Since 2016, Digital Nirvana has been providing live streaming transcription services to leading financial institutions. Digital Nirvana implements a synchronous (live streaming) ASR model, which can create language-specific models for a single customer, leading to large-scale improvements in output quality. Typically using this methodology, we have seen quality improvements in the range of at least four percentage points with every update. The Speech to Text (STT) engines can do auto ML-based training and supervised training based on the corrected data feedback provided by the customer.
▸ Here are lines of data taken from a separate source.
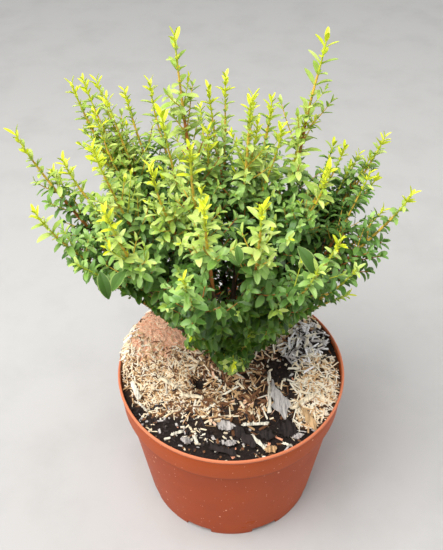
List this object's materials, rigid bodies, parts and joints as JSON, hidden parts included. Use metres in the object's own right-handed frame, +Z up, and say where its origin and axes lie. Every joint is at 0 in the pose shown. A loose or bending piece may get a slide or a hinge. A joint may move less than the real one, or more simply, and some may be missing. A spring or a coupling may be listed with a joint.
{
  "type": "potted chinese privet",
  "caption": "Bushy privet shrub with many upright leafy shoots on a short stem, growing in a tapered round plastic nursery pot topped with bark mulch.",
  "frame": {"origin": "centre of the pot's flat underside, where it stands on the floor", "axes": "+Z up along the pot's axis; -Y towards the side that the picture shows, +X to its right"},
  "size_m": [0.4121, 0.3782, 0.6265],
  "materials": {
    "pot_plastic": "terracotta-coloured moulded plastic with a soft sheen",
    "mulch": "shredded bark and wood chips over dark compost",
    "bark": "fine grey-brown bark",
    "foliage": "small satin leaves, dark green with lime-yellow tips"
  },
  "bodies": {
    "root": {"bough_back": "bark", "bough_back_left": "bark", "bough_back_right": "bark", "bough_centre": "bark", "bough_centre_left": "bark", "bough_far_left": "bark", "bough_far_right": "bark", "bough_front": "bark", "bough_front_left": "bark", "bough_front_right": "bark", "bough_left": "bark", "bough_left_top": "bark", "bough_right_back": "bark", "bough_right_front": "bark", "bough_tall_left": "bark", "bough_tall_right": "bark", "foliage_back": "foliage", "foliage_back_left": "foliage", "foliage_back_right": "foliage", "foliage_centre": "foliage", "foliage_centre_left": "foliage", "foliage_far_left": "foliage", "foliage_far_right": "foliage", "foliage_front": "foliage", "foliage_front_left": "foliage", "foliage_front_right": "foliage", "foliage_left": "foliage", "foliage_left_top": "foliage", "foliage_low_back": "foliage", "foliage_low_front": "foliage", "foliage_low_left": "foliage", "foliage_low_right": "foliage", "foliage_right_back": "foliage", "foliage_right_front": "foliage", "foliage_tall_left": "foliage", "foliage_tall_right": "foliage", "pot": "pot_plastic", "soil": "mulch", "stem": "bark"}
  },
  "joints": []
}
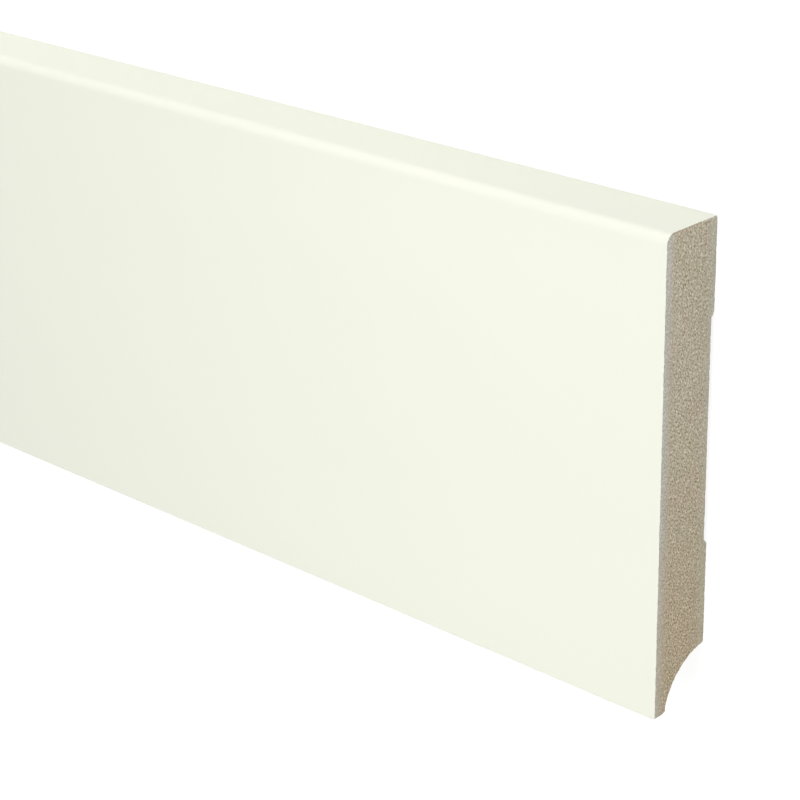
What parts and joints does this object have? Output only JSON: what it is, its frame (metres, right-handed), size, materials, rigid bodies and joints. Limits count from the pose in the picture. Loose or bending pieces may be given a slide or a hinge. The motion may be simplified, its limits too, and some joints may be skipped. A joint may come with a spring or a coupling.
{
  "type": "skirting board length",
  "caption": "Square skirting board with a rounded top arris, a relieved back that leaves two wall lands, and a cable cove behind a thin foot.",
  "frame": {"origin": "on the plane of the back, under the middle of the board's length and height", "axes": "the board lies on its back: +X along its length, +Y from the floor edge to the top edge, +Z out of the face"},
  "size_m": [2.4, 0.12, 0.018],
  "materials": {
    "factory_coat": "satin",
    "sawn_fibreboard": "matte"
  },
  "bodies": {
    "root": {"skirting_board": "factory_coat"}
  },
  "joints": []
}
These automatic speech recognition engines can do specific and concentrated training on data from a particular customer, region, or industry segment. Once trained, these models prove to generate high-quality automated transcripts in comparison to generic models. We also offer to correct automated transcripts as a service where high-quality transcripts are returned to the customer and feedback to the ASR engines. Moreover, if daily news feeds are provided to the ASR engine, it will automatically update the language model using the text documents. Periodic updates to the acoustic models are done. Customization and client-specific models can also be developed and maintained.
The current latency ranges around 25 seconds, and Digital Nirvana is striving hard to get the latency down to milliseconds so that this solution can be utilized for live captioning. Leading companies in the financial space use this service to stream transcripts of earnings and corporate conference calls conducted by Fortune 500 companies to their Terminal in real-time. The service can scale up to 400 hours of live transcription in a day during the earnings release season in the financial industry and scale down to fewer hours during other days in a calendar quarter.
The services can be utilized via REST APIs.